The organization’s baseline forecast shows Houston experiencing a shallow recession in the first half of the year, with growth resuming in Q3. That would bring a net gain of about 60,800 jobs, though estimates range from 30,400 to 79,200 jobs, depending on whether there is a prolonged recession or the country barely misses one.

The latter would be GHP’s “best-case scenario.”

The baseline puts the region slightly below its long-term average of 65,000 to 70,000 new jobs annually, according to the report. It’s far below the number of jobs the region added this year — 144,000 at the end of October, according to the Texas Workforce Commission.

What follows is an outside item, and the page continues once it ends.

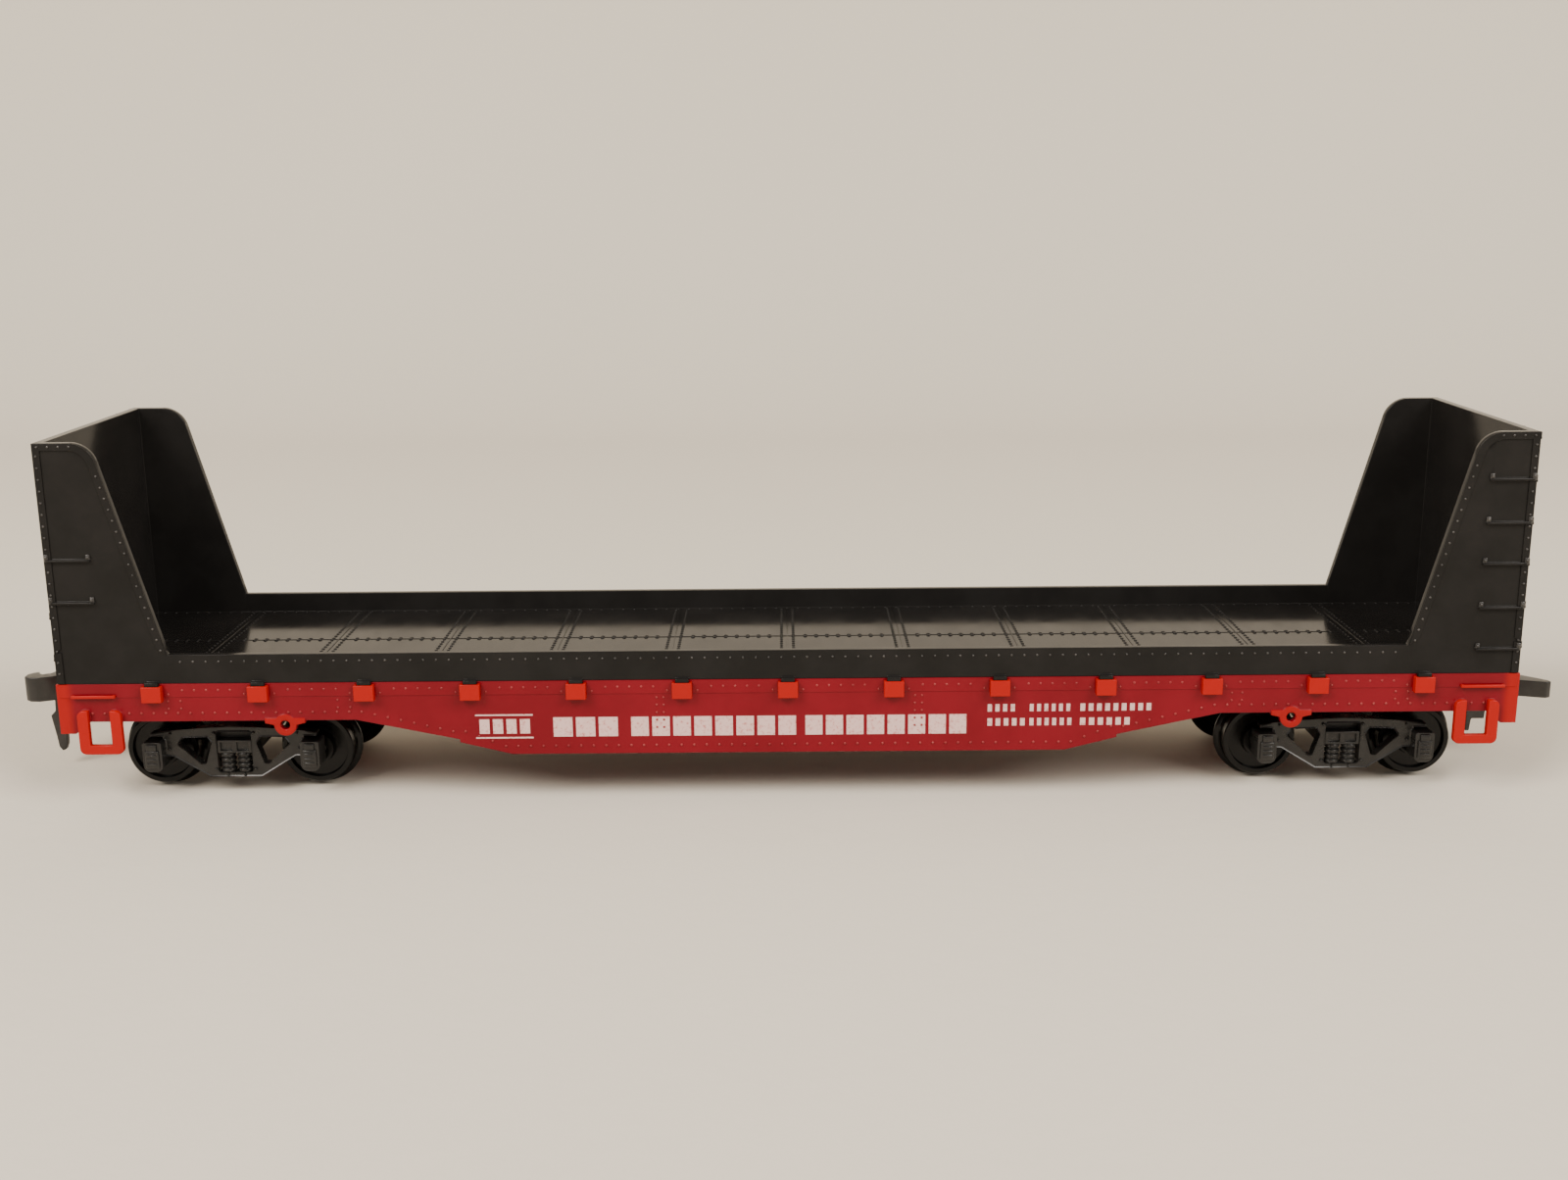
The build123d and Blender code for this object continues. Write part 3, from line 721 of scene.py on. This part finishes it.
def makeWingBands(settings):
    bands = []
    footX, footZ = settings["foot"]
    headX, headZ = settings["head"]
    for end in (-1, 1):
        for side in (-1, 1):
            bands.append(makeWingBand(settings, end, side))
            x1, x2 = spread(end, settings["end"] - settings["band"], settings["end"])
            y1, y2 = spread(side, sillFace - seatDepth * mm, sillFace + settings["proud"] * mm)
            low = (x1 * mm, y1, sillTop + 0.1 * mm)
            high = (x2 * mm, y2, (footZ + settings["footOver"]) * mm)
            bands.append(makeBlock(low, high, settings["footEdge"] * mm))
    piece = joinPieces(bands, "wing_bands")
    bevel = piece.modifiers.new("edges", "BEVEL")
    bevel.width = settings["edge"] * mm
    bevel.segments = 2
    bevel.limit_method = "ANGLE"
    bevel.angle_limit = radians(settings["sharp"])
    applyModifiers(piece)
    finishPiece(piece, finishes["black_plastic"], "car_body")

    rows = []
    pitch = settings["rivetPitch"]
    size = settings["rivetSize"]
    slope = Vector((headX - footX, 0, headZ - footZ)).normalized()
    inward = Vector((slope.z, 0, -slope.x)) * settings["rivetIn"]
    corner = Vector((footX, 0, footZ))
    footRun, headRun = settings["leanRun"]
    topZ = headZ - settings["rivetIn"]
    for end in (-1, 1):
        flip = Vector((end, 1, 1))
        for side, facing in ((-1, "front"), (1, "back")):
            y = side * (sillFace / mm + settings["proud"])
            out = Vector((0, y, 0))
            foot = (corner + slope * footRun + inward) * flip + out
            head = (corner + slope * headRun + inward) * flip + out
            rows.append(rivetLine(facing, foot, head, pitch, size))
            x1, x2 = (end * x for x in settings["topRun"])
            rows.append(rivetLine(facing, (x1, y, topZ), (x2, y, topZ), settings["topPitch"], size))
            x = end * (settings["end"] - settings["rivetIn"])
            foot, head = (x, y, settings["endFoot"]), (x, y, headZ - settings["endGap"])
            rows.append(rivetLine(facing, foot, head, pitch, size))
    piece = joinPieces(rows, "wing_rivets", headSmooth)
    # the wing rivets take the paler black, a painted highlight
    finishPiece(piece, highlitBlack, "car_body")
    print("wing bands and rivets")


# flat feet and bolts of the ladder rungs
ladderSettings = {
    "tall": (41.0, 35.5, 30.25, 24.55, 19.15), "short": (32.1, 26.6), "ends": (87.7, 92.95),
    "tallEnd": (46.1, 40.7, 35.3, 30.0, 24.5, 19.25), "shortEnd": (24.5, 19.0), "across": (11.5, 16.4),
    "footWide": 0.27, "footOut": 0.30, "footTall": 0.95, "footDrop": 0.17, "footEdge": 0.08,
    "boltUp": 0.62, "boltSize": 1.1,
}


def makeLadderFeet(settings):
    # each rung is a bent bar: a flat foot turned up at either end, with a bolt head on it
    pieces = []
    wide = settings["footWide"] * mm
    out = settings["footOut"] * mm
    tallFoot = settings["footTall"] * mm
    drop = settings["footDrop"] * mm
    edge = settings["footEdge"] * mm
    for end in (-1, 1):
        for side, facing in ((-1, "front"), (1, "back")):
            tall = end * side < 0
            y1, y2 = spread(side, sillFace - seatDepth * mm, sillFace + out)
            for z in settings["tall" if tall else "short"]:
                low = z * mm + flangeDepth - drop
                for x in settings["ends"]:
                    middle = end * x * mm
                    foot = makeBlock((middle - wide, y1, low), (middle + wide, y2, low + tallFoot), edge)
                    bolt = (end * x, side * (sillFace + out) / mm, low / mm + settings["boltUp"])
                    pieces += [foot, oneRivet(facing, bolt, settings["boltSize"])]
            x1, x2 = spread(end, bulkheadFace - seatDepth * mm, bulkheadFace + out)
            for z in settings["tallEnd" if tall else "shortEnd"]:
                low = z * mm + flangeDepth - drop
                for y in settings["across"]:
                    middle = side * y * mm
                    pieces.append(makeBlock((x1, middle - wide, low), (x2, middle + wide, low + tallFoot),
                                            edge))
    piece = joinPieces(pieces, "ladder_feet", blockSmooth)
    # the ladder feet and bolts take the paler black, a painted highlight
    finishPiece(piece, highlitBlack, "car_body")
    print("ladder feet")


# covers, bolts and hinges on the truck sideframes
truckDetail = {
    "boxX": 10.3, "boxFace": 14.0, "boxSeat": 0.1, "lidWide": 1.8, "lidLow": 3.5, "lidHigh": 5.9,
    "lidOut": 0.30, "lidEdge": 0.16, "hingeHigh": 6.75, "hingeShare": 0.72, "hingeEdge": 0.12,
    "ribs": 3, "ribTall": 0.26, "ribOut": 0.16, "ribShare": 0.7, "ribEdge": 0.09, "plateFace": 12.5,
    "bolts": [(2.62, 7.75, 1.0), (2.62, 2.75, 0.9), (8.35, 7.65, 0.9), (8.5, 5.6, 0.9), (1.1, 2.0, 0.8)],
}


def makeJournalLid(settings, x, y1, y2, side):
    # lid of one journal box, its hinge block on top and the ribs across it
    wide = settings["lidWide"] / 2 * mm
    low = settings["lidLow"] * mm + flangeDepth
    high = settings["lidHigh"] * mm + flangeDepth
    lid = makeBlock((x - wide, y1, low), (x + wide, y2, high), settings["lidEdge"] * mm)
    hinge = wide * settings["hingeShare"]
    hingeTop = settings["hingeHigh"] * mm + flangeDepth
    block = makeBlock((x - hinge, y1, high - seatDepth * mm), (x + hinge, y2, hingeTop),
                      settings["hingeEdge"] * mm)
    pieces = [lid, block]
    out = side * settings["ribOut"] * mm
    r1, r2 = sorted((y1 + out, y2 + out))
    ribWide = wide * settings["ribShare"]
    ribHalf = settings["ribTall"] / 2 * mm
    step = (high - low) / (settings["ribs"] + 1)
    for rib in range(settings["ribs"]):
        z = low + step * (rib + 1)
        pieces.append(makeBlock((x - ribWide, r1, z - ribHalf), (x + ribWide, r2, z + ribHalf),
                                settings["ribEdge"] * mm))
    return pieces


def makeTruckDetail(settings, name, end):
    pieces = []
    face = settings["boxFace"] * mm
    for side, facing in ((-1, "front"), (1, "back")):
        y1, y2 = spread(side, face - settings["boxSeat"] * mm, face + settings["lidOut"] * mm)
        for half in (-1, 1):
            x = end * truckX + half * settings["boxX"] * mm
            pieces += makeJournalLid(settings, x, y1, y2, side)
            for boltX, boltZ, size in settings["bolts"]:
                place = (end * truckX / mm + half * boltX, side * settings["plateFace"],
                         boltZ + flangeDepth / mm)
                pieces.append(oneRivet(facing, place, size))
    piece = joinPieces(pieces, f"truck_detail_{name}", blockSmooth)
    finishPiece(piece, finishes["truck_plastic"], f"truck_{name}")
    print("truck detail", name)


# printed bars in place of lettering
printSettings = {
    "thickness": 0.03, "seat": 0.02, "edge": 0.012, "gap": 0.22,
    "lines": [(-40.2, -32.8, 11.25, 11.45), (-40.2, -32.8, 8.2, 8.4)],
    "runs": [(-39.7, -33.2, 8.85, 10.8, 4), (-30.2, -21.9, 8.4, 11.0, 3), (-20.2, 1.0, 8.4, 11.0, 8),
             (2.2, 22.9, 8.4, 11.0, 8), (25.6, 29.1, 11.3, 12.3, 4), (31.0, 36.2, 11.3, 12.3, 6),
             (37.5, 46.6, 11.3, 12.3, 9), (25.6, 30.4, 9.4, 10.4, 5), (31.0, 36.4, 9.4, 10.4, 6),
             (37.5, 43.9, 9.4, 10.4, 6)],
}


def makePrintedBars(settings):
    # rows of small plain bars stand where words and numbers were printed
    bars = list(settings["lines"])
    for left, right, low, high, count in settings["runs"]:
        step = (right - left + settings["gap"] * 2) / count
        for index in range(count):
            start = left + index * step
            bars.append((start, start + step - settings["gap"] * 2, low, high))
    pieces = []
    for side in (-1, 1):
        inner, outer = sillFace - settings["seat"] * mm, sillFace + settings["thickness"] * mm
        y1, y2 = spread(side, inner, outer)
        for left, right, low, high in bars:
            x1, x2 = spread(-side, left, right)
            pieces.append(makeBlock((x1 * mm, y1, low * mm + flangeDepth),
                                    (x2 * mm, y2, high * mm + flangeDepth), settings["edge"] * mm, 1))
    piece = joinPieces(pieces, "printed_bars")
    finishPiece(piece, palePrint, "car_body")
    print("printed bars")


# stage and light
stageSettings = {
    "size": 5, "bendY": 0.30, "bendRadius": 0.16, "bendSteps": 24, "high": 2.5,
    "colour": (0.70, 0.645, 0.555), "texture": 0.15,
}


def makeStage(settings):
    # pale table that sweeps up into the backdrop without a corner
    size = settings["size"]
    bendY = settings["bendY"]
    deselectAll()
    bpy.ops.mesh.primitive_plane_add(size=size, location=(0, bendY - size / 2, 0))
    sweep = settle(bpy.context.object, "stage_sweep")
    bpy.ops.object.mode_set(mode="EDIT")
    selectEdges(lambda edge: all(vertex.co.y > bendY - 0.001 for vertex in edge.verts))
    bpy.ops.mesh.spin(steps=settings["bendSteps"], angle=radians(-90), axis=(1, 0, 0),
                      center=(0, bendY, settings["bendRadius"]))
    bpy.ops.mesh.extrude_region_move(TRANSFORM_OT_translate={"value": (0, 0, settings["high"])})
    bpy.ops.object.mode_set(mode="OBJECT")
    bpy.ops.object.shade_smooth()
    sweep.data.materials.append(stageFinish("paleSweep", settings["colour"], settings["texture"]))
    print("stage", [round(length, 3) for length in sweep.dimensions])


lightSettings = [
    {"name": "left", "place": (-0.55, -0.55, 0.70), "size": 0.5, "power": 13.0, "tint": (1, 0.93, 0.84)},
    {"name": "right", "place": (0.60, -0.50, 0.60), "size": 0.5, "power": 10.0, "tint": (1, 0.94, 0.86)},
]
aimPoint = Vector((0, 0, 0.02))
worldSettings = {"tint": (1, 0.95, 0.88, 1), "strength": 0.45}


def makeLights(settings):
    for light in settings:
        bpy.ops.object.light_add(type="AREA", location=light["place"])
        lamp = bpy.context.object
        lamp.name = light["name"] + "Light"
        lamp.data.energy = light["power"]
        lamp.data.size = light["size"]
        lamp.data.color = light["tint"]
        aim = aimPoint - Vector(light["place"])
        lamp.rotation_euler = aim.to_track_quat("-Z", "Y").to_euler()
    print("lights", len(settings))


def makeWorld(settings):
    world = bpy.data.worlds.new("studio")
    world.use_nodes = True
    background = world.node_tree.nodes["Background"]
    background.inputs["Color"].default_value = settings["tint"]
    background.inputs["Strength"].default_value = settings["strength"]
    bpy.context.scene.world = world


makeCamera(viewSettings)
for nodeName, node in cadNodes.items():
    node.data.materials.clear()
    node.data.materials.append(finishes[slotOf[nodeName]])
for nodeName, width in softEdges.items():
    softenPart(softSettings, nodeName, width)
print("moulded parts softened")
makeSillRivets(sillRivets)
makeSillBands(sillBand)
makeDeckRivets(deckRivets)
makeSkirtRivets(deckRivets)
makeDeckSeams(seamSettings)
makeWingBands(wingSettings)
makeLadderFeet(ladderSettings)
makePrintedBars(printSettings)
for name, end in (("a", -1), ("b", 1)):
    makeTruckDetail(truckDetail, name, end)
for stocked in rivetStock.values():
    bpy.data.objects.remove(stocked)
makeStage(stageSettings)
makeLights(lightSettings)
makeWorld(worldSettings)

GHP Chief Economist Patrick Jankowski forecasts a 50% chance of a short and shallow recession, a 30% chance of nearly missing a recession and a 20% chance of a deep, protracted recession. Despite the likelihood of a recession, Jankowski is staying positive, especially regarding job growth.

“While business leaders are anticipating a recession, they aren’t letting it derail their plans,” Jankowski said in a news release, citing The Conference Board’s recent CEO survey, which found 98% of respondents expect a recession in the next 12 to 18 months, yet 86% plan to maintain or increase their capital budgets, and 44% plan to keep hiring. 

“That tells us that business is prepared for what’s coming, but more importantly looking beyond it,” Jankowski said.

In the short, shallow recession scenario, GHP predicts that interest rate-sensitive industries, including real estate, will suffer short-term pain. However, the area would continue to attract job seekers from elsewhere, giving a boost to the healthcare, education and government sectors, and the year would still end with net job growth across all sectors.

In any scenario, GHP predicts Houston’s construction industry will enter the new year with a considerable backlog. 

Dodge Data & Analytics reports nearly $31B in construction contracts were awarded in the first nine months of 2022, up from $23.3B over the comparable period in 2021, according to the report. That’s a 22.7% increase after adjusting for inflation.